▸ Task directions: Please write out the material that follows, exactly as it stands.

▸ Data section:

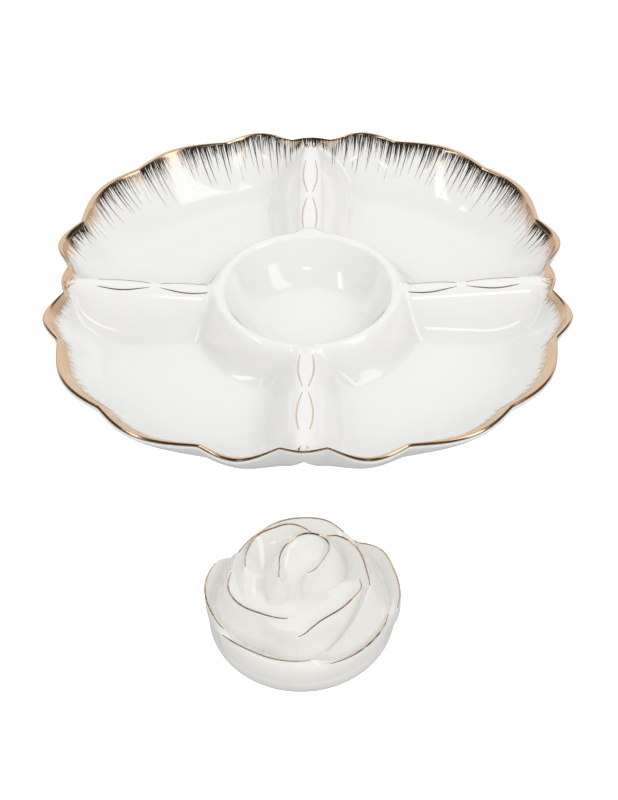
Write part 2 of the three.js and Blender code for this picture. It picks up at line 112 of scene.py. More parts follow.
def through_stations(stations: list[tuple[float, ...]], x: float, column: int) -> float:
    """Follow a smooth curve through stations.

    Args:
        stations: Tuples whose first value rises from one to the next.
        x: Where to read the curve, in the first value's terms.
        column: Which of a station's values to read.

    Returns:
        The curve's value, held at the ends.
    """
    last = len(stations) - 1
    i = 0
    while i < last - 1 and x > stations[i + 1][0]:
        i += 1

    def tangent(j: int) -> float:
        """Give the slope at a station."""
        a, b = stations[max(0, j - 1)], stations[min(last, j + 1)]
        return (b[column] - a[column]) / (b[0] - a[0])

    p, q = stations[i], stations[i + 1]
    span = q[0] - p[0]
    t = clamp((x - p[0]) / span)
    t2, t3 = t * t, t * t * t
    near = (2 * t3 - 3 * t2 + 1) * p[column] + (t3 - 2 * t2 + t) * span * tangent(i)
    return near + (3 * t2 - 2 * t3) * q[column] + (t3 - t2) * span * tangent(i + 1)


# ------------------------------------------------------------------ meshes
def finish_mesh(bm: bmesh.types.BMesh, name: str, sharp: float | None = None) -> bpy.types.Object:
    """Turn a bmesh in millimetres into a smooth-shaded object at the origin.

    Args:
        bm: The finished bmesh, which is freed.
        name: The object's name.
        sharp: Edges that turn by more than this angle, in radians, stay sharp.

    Returns:
        The new object, linked to the scene.
    """
    bmesh.ops.recalc_face_normals(bm, faces=bm.faces[:])
    bmesh.ops.scale(bm, vec=(MM, MM, MM), verts=bm.verts[:])
    mesh = bpy.data.meshes.new(name)
    bm.to_mesh(mesh)
    bm.free()
    mesh.shade_smooth()
    if sharp is not None:
        mesh.set_sharp_from_angle(angle=sharp)
    piece = bpy.data.objects.new(name, mesh)
    bpy.context.scene.collection.objects.link(piece)
    return piece


def spun(
    name: str,
    stations: int,
    steps: int,
    place: Callable[[float, int], Vector],
    closed: bool = False,
) -> bpy.types.Object:
    """Spin a row of stations round the Z axis and put each point where a rule says.

    Args:
        name: The object's name.
        stations: How many points the row has.
        steps: How many steps the full turn takes.
        place: Gives a point's place, in millimetres, from its angle and its station.
        closed: Whether the row's last station joins its first.

    Returns:
        The closed, smooth object.
    """
    bm = bmesh.new()
    number = bm.verts.layers.int.new("station")
    verts = []
    for i in range(stations):
        vert = bm.verts.new((100.0, 0.0, float(i)))
        vert[number] = i
        verts.append(vert)
    pairs = list(zip(verts, verts[1:]))
    if closed:
        pairs.append((verts[-1], verts[0]))
    edges = [bm.edges.new(pair) for pair in pairs]
    bmesh.ops.spin(
        bm, geom=verts + edges, axis=(0, 0, 1), cent=(0, 0, 0), dvec=(0, 0, 0),
        angle=FULL_TURN, steps=steps, use_merge=True, use_duplicate=False)
    for vert in bm.verts:
        step = round(math.atan2(vert.co.y, vert.co.x) / FULL_TURN * steps) % steps
        vert.co = place(step * FULL_TURN / steps, vert[number])
    bmesh.ops.remove_doubles(bm, verts=bm.verts[:], dist=1e-4)
    return finish_mesh(bm, name)


@dataclass
class Stroke:
    """One pull of the gilder's brush: a low ribbon of gold that tapers along a surface."""

    points: list[Vector]
    normals: list[Vector]
    half_widths: list[float]
    half_thickness: float

    def place(self, across: float, above: float, share: float) -> Vector:
        """Put one point of the ribbon's section.

        Args:
            across: From -1 to 1 over the ribbon's width.
            above: From -1 to 1 through its thickness.
            share: From 0 to 1 along it.

        Returns:
            The point, in millimetres.
        """
        i = min(len(self.points) - 1, round(share * (len(self.points) - 1)))
        ahead = self.points[min(i + 1, len(self.points) - 1)] - self.points[max(i - 1, 0)]
        side = ahead.cross(self.normals[i]).normalized()
        return (
            self.points[i]
            + side * across * self.half_widths[i]
            + self.normals[i] * above * self.half_thickness)


def painted(name: str, strokes: list[Stroke], sides: int, sharp: float | None = None) -> bpy.types.Object:
    """Make one piece out of strokes that all have the same number of points.

    Args:
        name: The object's name.
        strokes: The strokes.
        sides: How many sides a stroke's section has.
        sharp: Edges that turn by more than this angle, in radians, stay sharp.

    Returns:
        The piece.
    """
    sections = len(strokes[0].points) - 1
    rod = bmesh.new()
    bmesh.ops.create_cone(
        rod, cap_ends=True, cap_tris=False, segments=sides, radius1=1, radius2=1, depth=1)
    bmesh.ops.rotate(
        rod, verts=rod.verts[:], cent=(0, 0, 0), matrix=Matrix.Rotation(math.pi / sides, 3, "Z"))
    uprights = [e for e in rod.edges if abs(e.verts[0].co.z - e.verts[1].co.z) > 0.5]
    bmesh.ops.subdivide_edges(rod, edges=uprights, cuts=sections - 1)
    pattern = bpy.data.meshes.new("rod")
    rod.to_mesh(pattern)
    each = len(rod.verts)
    rod.free()
    bm = bmesh.new()
    for _ in strokes:
        bm.from_mesh(pattern)
    bpy.data.meshes.remove(pattern)
    corner = math.cos(math.pi / sides) if sides == 4 else 1.0
    for i, vert in enumerate(bm.verts):
        across, above, along = vert.co
        vert.co = strokes[i // each].place(across / corner, above / corner, along + 0.5)
    return finish_mesh(bm, name, sharp)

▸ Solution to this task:
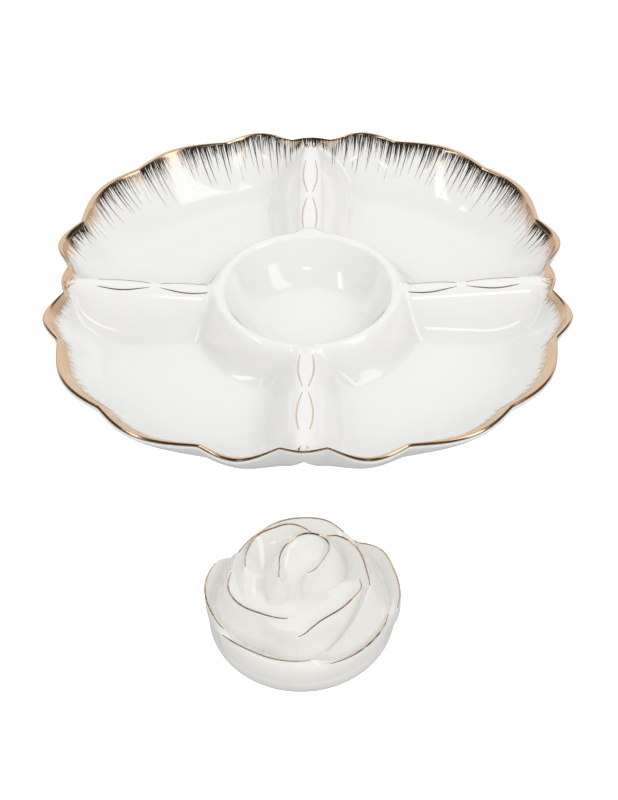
Write part 2 of the three.js and Blender code for this picture. It picks up at line 112 of scene.py. More parts follow.
def through_stations(stations: list[tuple[float, ...]], x: float, column: int) -> float:
    """Follow a smooth curve through stations.

    Args:
        stations: Tuples whose first value rises from one to the next.
        x: Where to read the curve, in the first value's terms.
        column: Which of a station's values to read.

    Returns:
        The curve's value, held at the ends.
    """
    last = len(stations) - 1
    i = 0
    while i < last - 1 and x > stations[i + 1][0]:
        i += 1

    def tangent(j: int) -> float:
        """Give the slope at a station."""
        a, b = stations[max(0, j - 1)], stations[min(last, j + 1)]
        return (b[column] - a[column]) / (b[0] - a[0])

    p, q = stations[i], stations[i + 1]
    span = q[0] - p[0]
    t = clamp((x - p[0]) / span)
    t2, t3 = t * t, t * t * t
    near = (2 * t3 - 3 * t2 + 1) * p[column] + (t3 - 2 * t2 + t) * span * tangent(i)
    return near + (3 * t2 - 2 * t3) * q[column] + (t3 - t2) * span * tangent(i + 1)


# ------------------------------------------------------------------ meshes
def finish_mesh(bm: bmesh.types.BMesh, name: str, sharp: float | None = None) -> bpy.types.Object:
    """Turn a bmesh in millimetres into a smooth-shaded object at the origin.

    Args:
        bm: The finished bmesh, which is freed.
        name: The object's name.
        sharp: Edges that turn by more than this angle, in radians, stay sharp.

    Returns:
        The new object, linked to the scene.
    """
    bmesh.ops.recalc_face_normals(bm, faces=bm.faces[:])
    bmesh.ops.scale(bm, vec=(MM, MM, MM), verts=bm.verts[:])
    mesh = bpy.data.meshes.new(name)
    bm.to_mesh(mesh)
    bm.free()
    mesh.shade_smooth()
    if sharp is not None:
        mesh.set_sharp_from_angle(angle=sharp)
    piece = bpy.data.objects.new(name, mesh)
    bpy.context.scene.collection.objects.link(piece)
    return piece


def spun(
    name: str,
    stations: int,
    steps: int,
    place: Callable[[float, int], Vector],
    closed: bool = False,
) -> bpy.types.Object:
    """Spin a row of stations round the Z axis and put each point where a rule says.

    Args:
        name: The object's name.
        stations: How many points the row has.
        steps: How many steps the full turn takes.
        place: Gives a point's place, in millimetres, from its angle and its station.
        closed: Whether the row's last station joins its first.

    Returns:
        The closed, smooth object.
    """
    bm = bmesh.new()
    number = bm.verts.layers.int.new("station")
    verts = []
    for i in range(stations):
        vert = bm.verts.new((100.0, 0.0, float(i)))
        vert[number] = i
        verts.append(vert)
    pairs = list(zip(verts, verts[1:]))
    if closed:
        pairs.append((verts[-1], verts[0]))
    edges = [bm.edges.new(pair) for pair in pairs]
    bmesh.ops.spin(
        bm, geom=verts + edges, axis=(0, 0, 1), cent=(0, 0, 0), dvec=(0, 0, 0),
        angle=FULL_TURN, steps=steps, use_merge=True, use_duplicate=False)
    for vert in bm.verts:
        step = round(math.atan2(vert.co.y, vert.co.x) / FULL_TURN * steps) % steps
        vert.co = place(step * FULL_TURN / steps, vert[number])
    bmesh.ops.remove_doubles(bm, verts=bm.verts[:], dist=1e-4)
    return finish_mesh(bm, name)


@dataclass
class Stroke:
    """One pull of the gilder's brush: a low ribbon of gold that tapers along a surface."""

    points: list[Vector]
    normals: list[Vector]
    half_widths: list[float]
    half_thickness: float

    def place(self, across: float, above: float, share: float) -> Vector:
        """Put one point of the ribbon's section.

        Args:
            across: From -1 to 1 over the ribbon's width.
            above: From -1 to 1 through its thickness.
            share: From 0 to 1 along it.

        Returns:
            The point, in millimetres.
        """
        i = min(len(self.points) - 1, round(share * (len(self.points) - 1)))
        ahead = self.points[min(i + 1, len(self.points) - 1)] - self.points[max(i - 1, 0)]
        side = ahead.cross(self.normals[i]).normalized()
        return (
            self.points[i]
            + side * across * self.half_widths[i]
            + self.normals[i] * above * self.half_thickness)


def painted(name: str, strokes: list[Stroke], sides: int, sharp: float | None = None) -> bpy.types.Object:
    """Make one piece out of strokes that all have the same number of points.

    Args:
        name: The object's name.
        strokes: The strokes.
        sides: How many sides a stroke's section has.
        sharp: Edges that turn by more than this angle, in radians, stay sharp.

    Returns:
        The piece.
    """
    sections = len(strokes[0].points) - 1
    rod = bmesh.new()
    bmesh.ops.create_cone(
        rod, cap_ends=True, cap_tris=False, segments=sides, radius1=1, radius2=1, depth=1)
    bmesh.ops.rotate(
        rod, verts=rod.verts[:], cent=(0, 0, 0), matrix=Matrix.Rotation(math.pi / sides, 3, "Z"))
    uprights = [e for e in rod.edges if abs(e.verts[0].co.z - e.verts[1].co.z) > 0.5]
    bmesh.ops.subdivide_edges(rod, edges=uprights, cuts=sections - 1)
    pattern = bpy.data.meshes.new("rod")
    rod.to_mesh(pattern)
    each = len(rod.verts)
    rod.free()
    bm = bmesh.new()
    for _ in strokes:
        bm.from_mesh(pattern)
    bpy.data.meshes.remove(pattern)
    corner = math.cos(math.pi / sides) if sides == 4 else 1.0
    for i, vert in enumerate(bm.verts):
        across, above, along = vert.co
        vert.co = strokes[i // each].place(across / corner, above / corner, along + 0.5)
    return finish_mesh(bm, name, sharp)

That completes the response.